Well, the Post Office certainly has our attention now that we have just learned that it made a huge loss last year; it is not meeting delivery targets; the board wants to fire its New Zealand management partners and skilled black managers are falling over each other to jump ship.
On top of all this, a forensic audit is underway, allegations of corruption continue to abound year after year, and one thing is for sure: this government will have to continue subsidising the post office when the big plan was that it would break even this year. And where is the money going to come from?
The Inkatha Freedom Party, for the most part, represents a constituency of the poorest of the poor in our land. Time and again in this house the IFP has made the point that for these people access to postal services is more often than not a financial lifeline and the only means of vital communication to their loved ones living elsewhere.
The Post Office is an economic and social survival hub and yet we all know that our constituents are being poorly served and, to make matters worse, many are also being swindled by criminal elements that continue to flourish within the organisation.
We have to admit that the minister and her department have a fiasco on their hands. We will need to know a lot more, very soon, about precisely how the department is planning to handle this crisis.

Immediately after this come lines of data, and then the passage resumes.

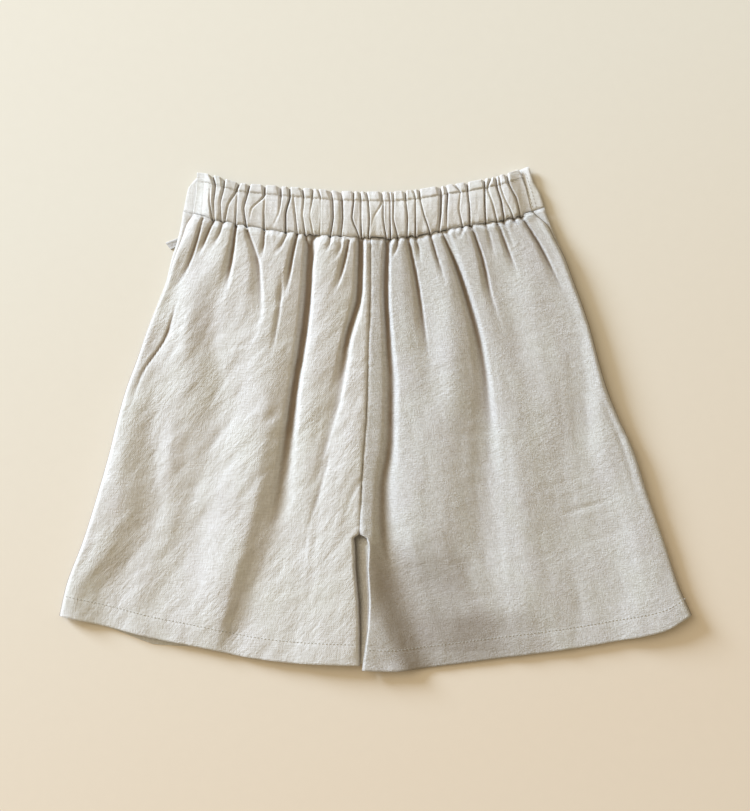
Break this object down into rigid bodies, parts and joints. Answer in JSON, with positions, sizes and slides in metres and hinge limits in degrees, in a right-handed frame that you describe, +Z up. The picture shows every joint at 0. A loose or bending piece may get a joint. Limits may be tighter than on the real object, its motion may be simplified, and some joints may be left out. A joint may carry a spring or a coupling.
{
  "type": "linen shorts",
  "caption": "Wide elastic-waist linen shorts lying flat on their front, gathered casing with a ruffled heading at the back, turned-up hems and a drawstring end at one side.",
  "frame": {"origin": "middle of the bounding box, on the surface that the shorts lie on", "axes": "+X towards the wearer's right leg, +Y from the hems to the waist, +Z up from the surface; the back of the shorts faces up"},
  "size_m": [0.5986, 0.4774, 0.0138],
  "materials": {
    "back_left": "natural linen, plain weave",
    "back_right": "natural linen, plain weave",
    "front_left": "natural linen, plain weave",
    "front_right": "natural linen, plain weave",
    "waistband_back": "natural linen, gathered over elastic",
    "waistband_front": "natural linen, plain weave",
    "tie": "flat linen drawstring"
  },
  "bodies": {
    "root": {"back_left": "back_left", "back_right": "back_right", "front_left": "front_left", "front_right": "front_right", "waistband_back": "waistband_back", "waistband_front": "waistband_front", "tie": "tie"}
  },
  "joints": []
}
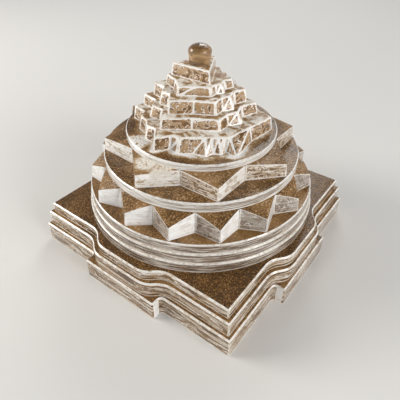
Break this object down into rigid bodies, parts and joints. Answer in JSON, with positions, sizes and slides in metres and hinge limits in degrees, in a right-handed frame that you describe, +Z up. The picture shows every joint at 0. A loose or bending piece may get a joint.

Secondly, as much as the IFP agrees in principle with government policy to usher in the managed liberalisation of the telecommunications sector, we are far from convinced that a duopoly is going to substantially benefit South African consumers.

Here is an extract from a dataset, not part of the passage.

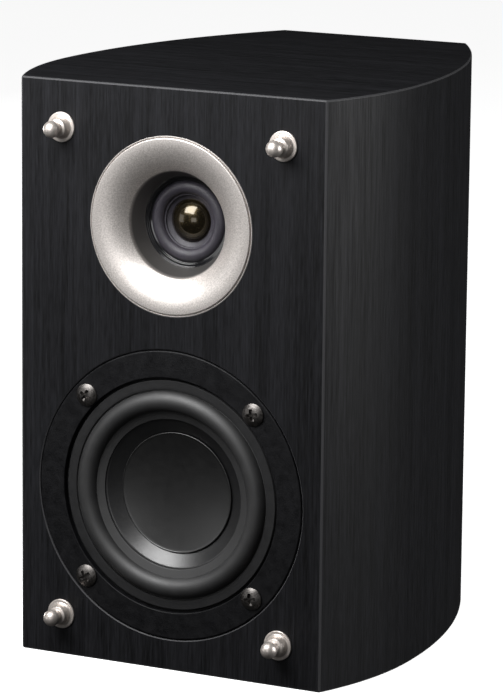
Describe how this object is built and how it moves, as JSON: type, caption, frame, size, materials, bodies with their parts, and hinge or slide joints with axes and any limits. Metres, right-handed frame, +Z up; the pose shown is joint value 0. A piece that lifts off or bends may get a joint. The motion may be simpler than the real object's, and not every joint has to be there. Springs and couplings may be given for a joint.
{
  "type": "bookshelf speaker",
  "caption": "Curved-side two-way bookshelf speaker with a round woofer, a flared tweeter waveguide, ball studs for a grille and a rear terminal cup.",
  "frame": {"origin": "centre of the footprint, on the bottom face", "axes": "+Z up, the front faces -Y, +X to the right seen from the front"},
  "size_m": [0.148, 0.1834, 0.218],
  "materials": {
    "black_ash_vinyl": "satin wood-grain vinyl on fibreboard",
    "stud_nickel": "polished nickel plate",
    "champagne_satin": "satin champagne silver",
    "gloss_black": "gloss",
    "woven_grey": "fine coated weave",
    "dome_gold": "clear gloss over a gold-brown film",
    "plate_plastic": "matte",
    "textured_black": "fine matte texture",
    "surround_rubber": "satin",
    "cone_black": "satin polypropylene",
    "cap_black": "fine satin",
    "seal_foam": "closed-cell foam",
    "former_film": "kraft former",
    "copper": "enamelled copper wire",
    "zinc_steel": "zinc plate",
    "ferrite": "sintered ferrite",
    "spider_cloth": "resin-dipped cotton",
    "lug_brass": "bare brass",
    "dark_nickel": "black nickel plate",
    "port_black": "fine matte",
    "cup_black": "fine texture",
    "gold_plate": "gold plate",
    "knob_red": "semi-gloss",
    "knob_black": "semi-gloss",
    "board_fibre": "phenolic board",
    "nylon": "natural nylon",
    "capacitor_film": "heat-shrink sleeve",
    "resistor_cement": "white cement",
    "wire_jacket": "soft jacket",
    "wadding": "polyester fibre"
  },
  "bodies": {
    "speaker": {"front_baffle": "black_ash_vinyl", "left_side_panel": "black_ash_vinyl", "right_side_panel": "black_ash_vinyl", "top_panel": "black_ash_vinyl", "bottom_panel": "black_ash_vinyl", "rear_panel": "black_ash_vinyl", "grille_studs": "stud_nickel", "tweeter_waveguide": "champagne_satin", "tweeter_throat_ring": "gloss_black", "tweeter_mount_plate": "plate_plastic", "tweeter_surround": "woven_grey", "tweeter_top_plate": "zinc_steel", "tweeter_magnet": "ferrite", "tweeter_yoke": "zinc_steel", "tweeter_lugs": "lug_brass", "tweeter_screws": "zinc_steel", "woofer_basket": "textured_black", "woofer_seal": "seal_foam", "woofer_gasket_ring": "textured_black", "woofer_surround": "surround_rubber", "woofer_spider": "spider_cloth", "woofer_top_plate": "zinc_steel", "woofer_magnet": "ferrite", "woofer_yoke": "zinc_steel", "woofer_terminal_board": "board_fibre", "woofer_lugs": "lug_brass", "woofer_tinsel_leads": "copper", "woofer_screws": "dark_nickel", "port_tube": "port_black", "terminal_cup": "cup_black", "terminal_cup_screws": "dark_nickel", "positive_post": "gold_plate", "positive_post_base": "knob_red", "negative_post": "gold_plate", "negative_post_base": "knob_black", "terminal_nuts": "lug_brass", "crossover_board": "board_fibre", "crossover_standoffs": "nylon", "crossover_screws": "zinc_steel", "woofer_inductor": "copper", "tweeter_inductor": "copper", "crossover_capacitors": "capacitor_film", "crossover_resistor": "resistor_cement", "input_wires": "wire_jacket", "woofer_wires": "wire_jacket", "tweeter_wires": "wire_jacket", "damping_wadding": "wadding"},
    "woofer_cone_assembly": {"woofer_cone": "cone_black", "woofer_dust_cap": "cap_black", "woofer_coil_former": "former_film", "woofer_voice_coil": "copper"},
    "tweeter_dome_assembly": {"tweeter_diaphragm": "woven_grey", "tweeter_dome": "dome_gold", "tweeter_coil_former": "former_film", "tweeter_voice_coil": "copper"},
    "positive_washer_body": {"positive_clamp_washer": "gold_plate"},
    "positive_knob_body": {"positive_knob": "knob_red"},
    "negative_washer_body": {"negative_clamp_washer": "gold_plate"},
    "negative_knob_body": {"negative_knob": "knob_black"}
  },
  "joints": [
    {"name": "woofer_cone_slide", "type": "slide", "parent": "speaker", "child": "woofer_cone_assembly", "axis": [0, -1, 0], "range_m": [-0.003, 0.003], "stiffness_N_per_m": 1500, "deforming": ["woofer_surround", "woofer_spider", "woofer_tinsel_leads"]},
    {"name": "tweeter_dome_slide", "type": "slide", "parent": "speaker", "child": "tweeter_dome_assembly", "axis": [0, -1, 0], "range_m": [-0.0004, 0.0004], "stiffness_N_per_m": 400, "deforming": ["tweeter_surround"]},
    {"name": "positive_knob_travel", "type": "slide", "parent": "speaker", "child": "positive_washer_body", "axis": [0, 1, 0], "range_m": [0, 0.003]},
    {"name": "positive_knob_turn", "type": "hinge", "parent": "positive_washer_body", "child": "positive_knob_body", "pos_m": [-0.0095, 0.08185, 0.056], "axis": [0, 1, 0], "range_deg": [0, 1080]},
    {"name": "negative_knob_travel", "type": "slide", "parent": "speaker", "child": "negative_washer_body", "axis": [0, 1, 0], "range_m": [0, 0.003]},
    {"name": "negative_knob_turn", "type": "hinge", "parent": "negative_washer_body", "child": "negative_knob_body", "pos_m": [0.0095, 0.08185, 0.056], "axis": [0, 1, 0], "range_deg": [0, 1080]}
  ],
  "couplings": [
    {"joint": "positive_knob_turn", "follows": "positive_knob_travel", "rad_per_m": 6283.2},
    {"joint": "negative_knob_turn", "follows": "negative_knob_travel", "rad_per_m": 6283.2}
  ]
}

Public and private telephone charges are far too high given the spending capacity of the majority of South Africans and the dangers of Telkom One and the future Telkom Two colluding with regard to their pricing structures are all too obvious.

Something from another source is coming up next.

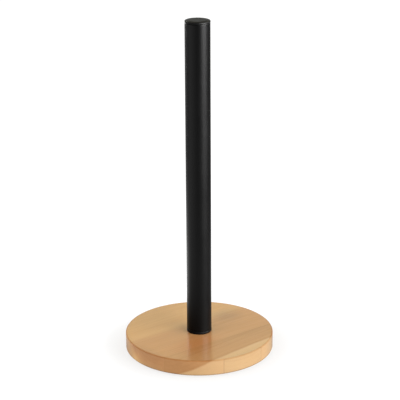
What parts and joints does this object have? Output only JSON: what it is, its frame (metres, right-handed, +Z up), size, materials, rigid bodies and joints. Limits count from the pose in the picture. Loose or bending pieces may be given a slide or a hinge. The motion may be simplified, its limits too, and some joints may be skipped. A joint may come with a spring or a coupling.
{
  "type": "paper towel holder",
  "caption": "Free-standing paper towel holder: a round edge-glued wooden base with an upright black tube post, closed by a plastic cap.",
  "frame": {"origin": "on the surface that the holder stands on, on the post's axis, at the middle of the base", "axes": "+Z up along the post; +X to the right and +Y away from a person in front; the glue lines and the grain run 37 degrees round from +X towards +Y"},
  "size_m": [0.15, 0.15, 0.341],
  "materials": {
    "wood_sapwood": "pale sapwood, satin clear lacquer",
    "wood_amber": "amber heartwood, satin clear lacquer",
    "wood_honey": "honey heartwood, satin clear lacquer",
    "wood_straw": "straw-coloured wood, satin clear lacquer",
    "powder_coat": "fine satin black powder coat on steel",
    "plug_plastic": "moulded black plastic, satin",
    "zinc_steel": "bright zinc plate",
    "pad_rubber": "matt black foam rubber"
  },
  "bodies": {
    "root": {"base_stave_1": "wood_sapwood", "base_stave_2": "wood_amber", "base_stave_3": "wood_honey", "base_stave_4": "wood_straw", "post_tube": "powder_coat", "top_cap": "plug_plastic", "bottom_insert": "plug_plastic", "insert_nut": "zinc_steel", "base_screw": "zinc_steel", "flat_washer": "zinc_steel", "spring_washer": "zinc_steel", "foot_pad_1": "pad_rubber", "foot_pad_2": "pad_rubber", "foot_pad_3": "pad_rubber", "foot_pad_4": "pad_rubber"}
  },
  "joints": []
}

We would like to see very real efforts being made by this government to insist that consumer protection in this sector is vigilantly pursued by the regulator.
Which brings the IFP to its next concern in this regard: when the second national operator, Telkom Two, is in the process of being licensed and the various empowerment contenders and domestic and foreign investors are being evaluated, can we please avoid any hint of another Cell C/Nextcom debacle? The matter is currently under judicial review, as we all know, so no more can be said - but enough said!
On the issue of genuine black empowerment the IFP notes that too many of the same faces wearing the same or only slightly different hats seem to be benefitting from the ongoing redistribution of government goodies and the opportunities being created by privatisation. We would like to see innovative ways and means developed to bring large numbers of rural men and women from throughout the country into this process of wealth creation and the skills transfer that will automatically follow.
The proposal regarding SMME's in under-serviced areas with a teledensity of less than 1 percent is a tiny start but this must not be used as a sop to marginalise rural people from being resourced and assisted in developing the capacity to compete for a share too in the major domestic bids.
The IFP has made it clear that it deplores what appears to be an overt lack of genuine empowerment of women in the actual decision-making and management of Cell C and calls on constituencies committed to the creation of gender equality throughout South Africa to insist that this is not repeated in the finalised licence framework for the second national operator.
A golden thread running through all discourse about telecommunications and broadcasting is the need for a well-resourced regulator. The independent communications authority of South Africa (ICASA) is cash-strapped and unable to meet its mandate.
The director-general has assured the committee this matter will shortly be resolved and we all await developments in this regard. Any further delays will seriously compromise the work and the perceived independence of this body, which this parliament should not tolerate.
Finally, our best wishes go to Mr. Peter Matlare who has taken over the helm as CEO of the SABC at probably the most difficult juncture in the corporation's history.
Transforming the organisation from a state to a public broadcaster clearly had its problems back in 1994 but today Mr. Matlare is having to split the SABC into commercial and public entities and cross-subsidise the so-called "public" channels with the profits of its commercial enterprises.
As time goes on I think we should all remember that Mr. Matlare is not the architect of this broadcasting act policy, merely the poor man who has to try to implement it.
The IFP believes the exercise is fraught with danger.
The IFP has long-warned that the public service demands on the "public" broadcaster, both TV and radio, including (quite correctly) increasing amounts of hugely expensive local content programming, will sap the resources of the SABC's commercial entity, which will, at the same time, be trying to provide its own high quality programming and compete with the likes of E-TV, successful commercial radio, DSTV and the revenues their audiences generate.
The minister and her department are having to grapple with difficult and financially volatile issues. We wish them well and remind them of the old saying: "you have to live with criticism. If you do nothing, then nobody will criticise you!"